This report provides a stocktake of remittance service providers’ access to banking services and an action plan to address the gaps and barriers identified in the stocktake.

The reduction in correspondent banking relationships has also had a significant impact on remittance service providers’ ability to access banking services. Further, the impact is particularly acute in those developing countries where remittances represent a significant percentage of Gross Domestic Product.

The stocktake identifies a variety of intertwined drivers for the termination of banking services to remittance service providers’, including profitability, the perceived high risk of the remittance sector from an anti-money laundering/counter terrorism financing (AML/CFT) perspective, supervision of remittance service providers that ranges from active and effective to complete absence and, in some jurisdictions, weak compliance with international standards, particularly those relating to AML/CFT.
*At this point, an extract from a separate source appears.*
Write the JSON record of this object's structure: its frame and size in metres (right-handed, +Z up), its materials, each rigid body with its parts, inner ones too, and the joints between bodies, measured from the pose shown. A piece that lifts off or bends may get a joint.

The report makes 19 recommendations in four areas to address gaps and remaining barriers to banking services by remittance service providers:

  • Promoting dialogue and communication between the banking and remittance sectors;

  • Improving the implementation of international standards and oversight of the remittance sector;

  • The use of innovation in the remittance sector and its possible role in enabling remittance service providers’ greater access to banking services; and

  • Technical assistance relating to remittances.

The FSB, Financial Action Task Force (FATF), Global Partnership for Financial Inclusion, IMF and World Bank will coordinate to monitor take-up of the recommendations and report back to the G20 in July 2019.